For this scenario I just went with a simple rating of each factor.I will go back in this story now and assign a number to each bit of data so you can see what importance I gave to it. [[done, the rating is in the brackets]] It is all subjective of course, and yours will be too if you choose to do something similar.
I have a master's degree in psychology and I think I know people pretty well. Very well? But I tend to trust people upfront. Being in Patong for the first 6 weeks of my Thailand experience didn't give me a good feeling about the women's behavior here. I have been burnt multiple times already by falling for a girl that I wanted to "help" and having the situation turn against me for it.
So that's my story… coincidence happens… not consistently though. When you add up all the data, it may not be coincidence at all.
My decision about the above scenario after adding up and getting the average was that it just DIDN'T ADD UP. There was something going on there – not sure what it was though.
I decided to continue dating her for the next few months. While I liked her a lot I wasn't assholes over elbows in love and we had a mutually symbiotic relationship… She did things for me and I did for her. But, I broke it off with her in October when I realized that I didn't come to Thailand to get married again.
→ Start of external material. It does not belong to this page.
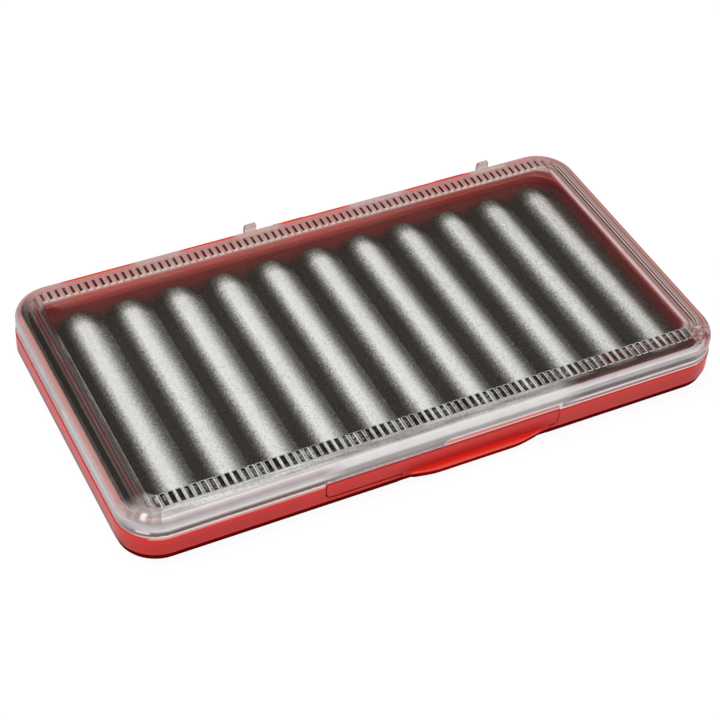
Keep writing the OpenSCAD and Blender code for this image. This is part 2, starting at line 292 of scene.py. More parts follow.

She was starting to talk that talk and I didn't have the 100% trust that I'd need for that… nor would I ever have it with her.
Not really enough to make me do something immediately, and yet, considerable enough that it changed my long-term thinking about her and helped me decide to move on this past October…
One thing that needs to be understood about a good number of Thai women is that, right or wrongly, they do not dedicate themselves to their boyfriend as they would to say their husband. It seems that more and more, these women see a boyfriend as someone to whom total honesty and trust are not pre-requisites.